Jeff Nichols’ second feature film, Take Shelter, which he both wrote and directed, is close to a masterpiece. With a deeply resonating sense of unease that encompasses its entirety, this slow-burning thriller follows the plaguing effects that a series of apocalyptic dreams have on a young husband and father. It dwells on the effects it has on his family’s quality of life and how they manage to endure the terrifying trauma. Take Shelter was selected to screen in Critics Week at Cannes, where it took out the Jury Prize.
Curtis LaForce (Michael Shannon) lives in a small town in Ohio with his wife Samantha (Jessica Chastain) and hearing-impaired daughter Hannah. Curtis makes a modest living as a crew chief for a sand-mining company while Samantha works as a part-time seamstress supplementing their income by selling home-made wares at a flea market on the weekend. Money is tight, and managing Hannah’s healthcare and special needs education is tough. The benefits of Curtis’ professional health insurance ensure they can afford Hannah’s cochlear implant. While Curtis’ is the loving family man and devoted husband, he is also quietly suffering from a series of vivid, terrifying, nightmarish dreams of an approaching apocalyptic storm.

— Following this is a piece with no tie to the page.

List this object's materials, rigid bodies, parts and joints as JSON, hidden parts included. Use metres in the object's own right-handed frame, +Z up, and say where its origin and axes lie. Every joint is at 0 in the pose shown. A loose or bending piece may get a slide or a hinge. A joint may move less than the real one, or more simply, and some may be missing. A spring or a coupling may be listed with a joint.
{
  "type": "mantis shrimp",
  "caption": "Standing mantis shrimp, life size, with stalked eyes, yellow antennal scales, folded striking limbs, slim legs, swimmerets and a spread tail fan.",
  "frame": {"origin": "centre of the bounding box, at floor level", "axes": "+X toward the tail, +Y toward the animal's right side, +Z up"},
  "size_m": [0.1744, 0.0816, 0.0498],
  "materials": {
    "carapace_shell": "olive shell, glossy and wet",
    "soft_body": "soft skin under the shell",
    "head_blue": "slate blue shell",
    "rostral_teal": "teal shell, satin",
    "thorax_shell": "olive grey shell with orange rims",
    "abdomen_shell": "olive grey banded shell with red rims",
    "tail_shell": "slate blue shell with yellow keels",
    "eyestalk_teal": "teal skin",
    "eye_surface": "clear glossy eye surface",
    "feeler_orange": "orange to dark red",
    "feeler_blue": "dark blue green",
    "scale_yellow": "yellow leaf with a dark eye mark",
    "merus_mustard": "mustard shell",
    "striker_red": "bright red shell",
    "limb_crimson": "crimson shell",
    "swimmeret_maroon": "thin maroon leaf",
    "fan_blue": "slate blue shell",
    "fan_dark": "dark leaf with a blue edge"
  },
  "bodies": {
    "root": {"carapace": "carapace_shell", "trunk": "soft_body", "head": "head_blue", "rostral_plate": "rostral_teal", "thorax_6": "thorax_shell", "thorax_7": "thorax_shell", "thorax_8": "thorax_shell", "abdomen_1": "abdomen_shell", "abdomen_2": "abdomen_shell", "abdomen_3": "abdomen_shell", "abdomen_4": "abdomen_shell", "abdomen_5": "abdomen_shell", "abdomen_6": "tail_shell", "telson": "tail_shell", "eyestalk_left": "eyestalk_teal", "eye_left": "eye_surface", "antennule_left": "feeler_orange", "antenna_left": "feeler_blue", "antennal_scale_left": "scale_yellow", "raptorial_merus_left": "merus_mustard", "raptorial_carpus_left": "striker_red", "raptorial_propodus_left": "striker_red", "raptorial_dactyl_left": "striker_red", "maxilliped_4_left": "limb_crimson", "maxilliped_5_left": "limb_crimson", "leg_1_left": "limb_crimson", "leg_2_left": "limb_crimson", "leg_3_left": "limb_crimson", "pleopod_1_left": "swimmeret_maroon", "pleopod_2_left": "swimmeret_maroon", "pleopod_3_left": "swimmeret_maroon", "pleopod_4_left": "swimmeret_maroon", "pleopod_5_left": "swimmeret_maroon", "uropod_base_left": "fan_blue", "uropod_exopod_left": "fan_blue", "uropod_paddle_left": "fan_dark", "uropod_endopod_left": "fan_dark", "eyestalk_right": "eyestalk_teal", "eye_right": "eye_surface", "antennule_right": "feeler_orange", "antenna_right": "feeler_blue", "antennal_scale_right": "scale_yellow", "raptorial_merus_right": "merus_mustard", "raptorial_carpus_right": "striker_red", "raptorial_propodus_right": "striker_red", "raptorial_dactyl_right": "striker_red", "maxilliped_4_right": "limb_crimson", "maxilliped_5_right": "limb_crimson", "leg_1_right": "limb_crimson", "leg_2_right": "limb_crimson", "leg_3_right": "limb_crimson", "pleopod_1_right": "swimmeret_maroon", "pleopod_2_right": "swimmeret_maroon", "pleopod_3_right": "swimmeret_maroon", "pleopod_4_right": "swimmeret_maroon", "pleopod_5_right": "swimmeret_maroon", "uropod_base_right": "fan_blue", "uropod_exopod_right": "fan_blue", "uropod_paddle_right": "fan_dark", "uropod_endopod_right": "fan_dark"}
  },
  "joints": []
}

Are these delusional nightmares indicative of his ailing psychological health and descent into paranoid schizophrenia or true premonitions of a pending apocalypse? The dreams always start the same way; thick viscous rain falls from the black-cloud riddled sky, thunder rumbles and lightning strikes the landscape. The dreams then transform into a number of horrific circumstances; the family dog attacks Curtis, his daughter is abducted by mysterious figures, and the furniture in his house levitates in the air. He always wakes up in a state of pain or paranoia, with the effects of the dreams deftly blended into Curtis’ daily life. He channels his apocalyptic anxieties by building a storm shelter in their backyard, taking out a risky loan and illegally using equipment from work to build it. He stockpiles tinned food and buys gas masks for his family in preparation. His mysterious behavior alienates him from co-workers and neighbors and gravely concerns Stephanie, placing tension on their marriage. To Curtis, none of these weigh as heavily on his conscience as the private fear of what his dreams may signify.

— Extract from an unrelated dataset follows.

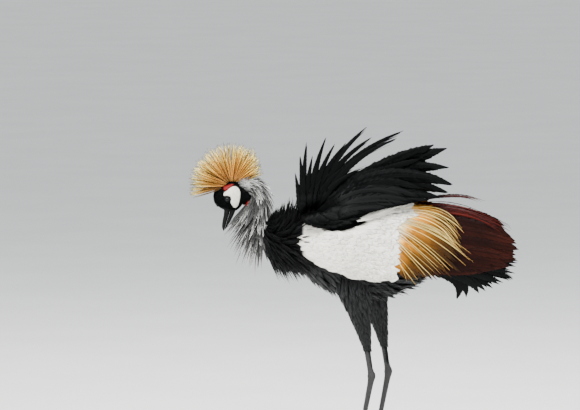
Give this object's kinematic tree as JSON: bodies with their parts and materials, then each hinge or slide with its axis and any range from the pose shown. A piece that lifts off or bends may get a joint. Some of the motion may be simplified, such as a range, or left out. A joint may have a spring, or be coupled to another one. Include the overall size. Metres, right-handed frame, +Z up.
{
  "type": "grey crowned crane",
  "caption": "Life-size crane standing with bowed, crested head, raised back plumes and half-lowered white, gold and chestnut wings",
  "frame": {"origin": "on the ground, under the middle of the crane's box", "axes": "+Z up; the crane faces -X; its left side is -Y"},
  "size_m": [0.7798, 0.2362, 0.8056],
  "materials": {
    "feathers_black": "soft black feather with a faint sheen",
    "feathers_grey": "pale grey pointed plumes",
    "feathers_white": "white wing coverts",
    "feathers_gold": "golden coverts with pale shafts",
    "feathers_chestnut": "dark chestnut flight feathers",
    "bristles": "straw-gold crest bristles",
    "velvet": "velvety black head feathers",
    "cheek_skin": "bare white skin",
    "red_skin": "bare red skin",
    "horn": "dark horn, satin",
    "leg_scales": "dark scaled skin",
    "eye": "wet pale blue-grey eye"
  },
  "bodies": {
    "root": {"torso": "feathers_black", "head": "velvet", "bill_upper": "horn", "bill_lower": "horn", "eye_left": "eye", "eye_right": "eye", "cheek_left": "cheek_skin", "cheek_right": "cheek_skin", "wattle": "red_skin", "neck_upper": "feathers_grey", "neck_middle": "feathers_grey", "neck_lower": "feathers_black", "crest": "bristles", "mantle": "feathers_black", "tail": "feathers_black", "scapulars_left": "feathers_black", "wing_left": "feathers_white", "wing_left_coverts": "feathers_gold", "wing_left_secondaries": "feathers_chestnut", "wing_left_primaries": "feathers_black", "thigh_left": "feathers_black", "shank_left": "leg_scales", "foot_left": "leg_scales", "scapulars_right": "feathers_black", "wing_right": "feathers_white", "wing_right_coverts": "feathers_gold", "wing_right_secondaries": "feathers_chestnut", "wing_right_primaries": "feathers_black", "thigh_right": "feathers_black", "shank_right": "leg_scales", "foot_right": "leg_scales"}
  },
  "joints": []
}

With a sense of measured ambiguity and calculated mystery, Nichols really nails the ominous mood and has expertly built a film centered around the emotions of dread and anxiety. Humans are obsessed with their own oblivion. Films portray it all the time. While there are evident similarities between Take Shelter and The Happening or 2012, this effortlessly surpasses those bigger budget films because Curtis’ fears double as those experienced by contemporary society, not necessarily about a pending ecological disaster, but also about falling victim to an uncertain economy. Take Shelter really delves into the pressures of raising a family, the threat of unemployment as part of the recession, and the necessity of retaining good health insurance. Curtis’ irrational spending as a result of his paranoia, places their formerly happy lives, both psychologically and financially, in jeopardy.

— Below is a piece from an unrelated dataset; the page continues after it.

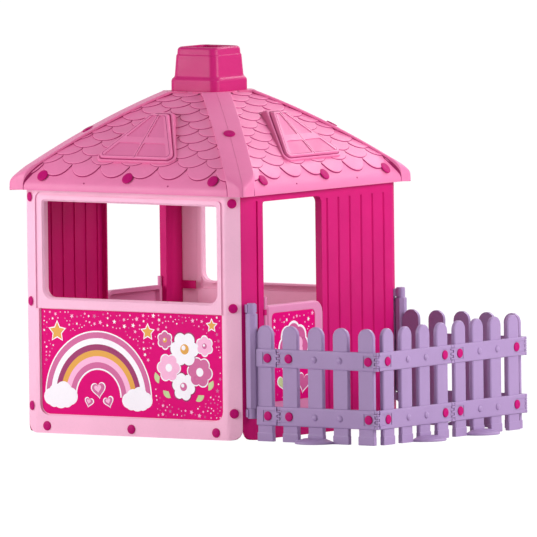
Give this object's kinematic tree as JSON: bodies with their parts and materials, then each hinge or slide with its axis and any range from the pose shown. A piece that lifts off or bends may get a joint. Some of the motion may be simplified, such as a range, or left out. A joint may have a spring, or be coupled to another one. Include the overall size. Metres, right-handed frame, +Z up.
{
  "type": "plastic playhouse",
  "caption": "Moulded plastic play house with a hipped roof, skylights, chimney, window openings, half doors and a hinged picket fence round a small yard.",
  "frame": {"origin": "middle of the footprint of house and fence together, on the floor", "axes": "+Z up, -Y out of the front wall with its window, +X out of the doorway wall towards the fenced yard"},
  "size_m": [1.644, 1.064, 1.3689],
  "materials": {
    "pink_wall": "satin, light pink",
    "magenta_wall": "satin, magenta",
    "roof": "satin, mid pink",
    "chimney": "satin, deep pink",
    "plug": "satin, dark magenta",
    "fence": "satin, lilac",
    "print": "printed film, magenta"
  },
  "bodies": {
    "house": {"wall_front": "pink_wall", "wall_back": "pink_wall", "wall_right": "magenta_wall", "wall_left": "magenta_wall", "print_front": "print", "print_back": "print", "plug_front_left_low": "plug", "plug_front_left_mid": "plug", "plug_front_left_high": "plug", "plug_front_right_low": "plug", "plug_front_right_mid": "plug", "plug_front_right_high": "plug", "plug_back_left_low": "plug", "plug_back_left_mid": "plug", "plug_back_left_high": "plug", "plug_back_right_low": "plug", "plug_back_right_mid": "plug", "plug_back_right_high": "plug", "roof_front": "roof", "roof_right": "roof", "roof_back": "roof", "roof_left": "roof", "eave_plug_front_1": "plug", "eave_plug_front_2": "plug", "eave_plug_front_3": "plug", "eave_plug_right_1": "plug", "eave_plug_right_2": "plug", "eave_plug_right_3": "plug", "eave_plug_back_1": "plug", "eave_plug_back_2": "plug", "eave_plug_back_3": "plug", "eave_plug_left_1": "plug", "eave_plug_left_2": "plug", "eave_plug_left_3": "plug", "hip_plug_front": "plug", "hip_plug_right": "plug", "hip_plug_back": "plug", "hip_plug_left": "plug", "chimney": "chimney", "post_clips_front": "fence", "post_clips_back": "fence"},
    "door_right_leaf": {"door_right": "pink_wall", "door_print_right": "print"},
    "door_left_leaf": {"door_left": "pink_wall", "door_print_left": "print"},
    "fence_end_f": {"fence_end_front": "fence"},
    "fence_side_f": {"fence_side_front": "fence", "split_pin_front_low": "fence", "split_pin_front_high": "fence", "corner_pin_front_low": "fence", "corner_pin_front_high": "fence"},
    "fence_face_f": {"fence_face_front": "fence"},
    "fence_end_b": {"fence_end_back": "fence"},
    "fence_side_b": {"fence_side_back": "fence", "split_pin_back_low": "fence", "split_pin_back_high": "fence", "corner_pin_back_low": "fence", "corner_pin_back_high": "fence"},
    "fence_face_b": {"fence_face_back": "fence"}
  },
  "joints": [
    {"name": "door_right_hinge", "type": "hinge", "parent": "house", "child": "door_right_leaf", "pos_m": [0.193, -0.3625, 0.279], "axis": [0, 0, -1], "range_deg": [0, 95]},
    {"name": "door_left_hinge", "type": "hinge", "parent": "house", "child": "door_left_leaf", "pos_m": [-0.797, 0.3625, 0.279], "axis": [0, 0, -1], "range_deg": [0, 95]},
    {"name": "post_front_turn", "type": "hinge", "parent": "house", "child": "fence_end_f", "pos_m": [0.203, -0.458, 0.28], "axis": [0, 0, -1], "range_deg": [0, 90]},
    {"name": "split_front_fold", "type": "hinge", "parent": "fence_end_f", "child": "fence_side_f", "pos_m": [0.319, -0.456, 0.19], "axis": [0, 0, -1], "range_deg": [0, 45]},
    {"name": "corner_front_fold", "type": "hinge", "parent": "fence_side_f", "child": "fence_face_f", "pos_m": [0.746, -0.456, 0.19], "axis": [0, 0, -1], "range_deg": [0, 90]},
    {"name": "post_back_turn", "type": "hinge", "parent": "house", "child": "fence_end_b", "pos_m": [0.203, 0.458, 0.28], "axis": [0, 0, 1], "range_deg": [0, 90]},
    {"name": "split_back_fold", "type": "hinge", "parent": "fence_end_b", "child": "fence_side_b", "pos_m": [0.319, 0.456, 0.19], "axis": [0, 0, 1], "range_deg": [0, 45]},
    {"name": "corner_back_fold", "type": "hinge", "parent": "fence_side_b", "child": "fence_face_b", "pos_m": [0.746, 0.456, 0.19], "axis": [0, 0, 1], "range_deg": [0, 90]}
  ]
}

What keeps this brooding, ominous, slow-burning thriller from being perfect is the glacial paced second act, which eliminates the presence of the dreams, and focuses more on Curtis’ strange behaviors, the effects it has on his family and neighbors, and his psychotherapy. While I could blame my wavering interest on a big day prior to the screening, I think a few of these scenes were a little drawn out. Just as we think the medication is taking effect and the premonitory anxieties are over, we are pulled back in to a stunningly ambiguous climax. It is this brief period that threatens to lose the audience, but it is the strength of the performances, and Nichols’ controlled direction, which ensure it is captivating enough to pull through.
The exceptional Michael Shannon, who starred in Nichols’ debut feature film Shotgun Stories, has recently become known in the mainstream, following a small role in Before the Devil Knows You’re Dead, a scene-stealing performance in Revolutionary Road (where he was nominated for an Oscar) and work amongst the outstanding ensemble of HBO’s Boardwalk Empire. An often intense, awkward and unhinged performer, his empowering presence is effective in portraying this anxious everyday man weakened by inner demons, watching his masculinity threatened and himself psychologically unwind.
While compelled to act out of fear of his vivid premonitions, he is simultaneously aware that he might be experiencing the early stages of paranoid schizophrenia his mother (Kathy Baker) was similarly diagnosed with in her 30′s. He effortlessly balances his fears for his personal health and sanity with the lives of his family, questioning whether he should shelter them from the coming storm, or from himself. Jessica Chastain, whose beautiful presence was memorable amidst the spectacle of Tree of Life, is also outstanding. Committed to her husband, the love she retains for him is convincing, despite watching him transform into someone she doesn’t know.
Take Shelter is a very impressive achievement and one of the films that has lingered with me the most following the screening. The build-up is genuinely creepy, and apart from a short period that feels a little bit laborious, it is near perfection. Shannon and Chastain are outstanding (and Oscar nom worthy), the ending is killer, and it addresses some very real contemporary fears. It should find itself amongst serious Oscar consideration.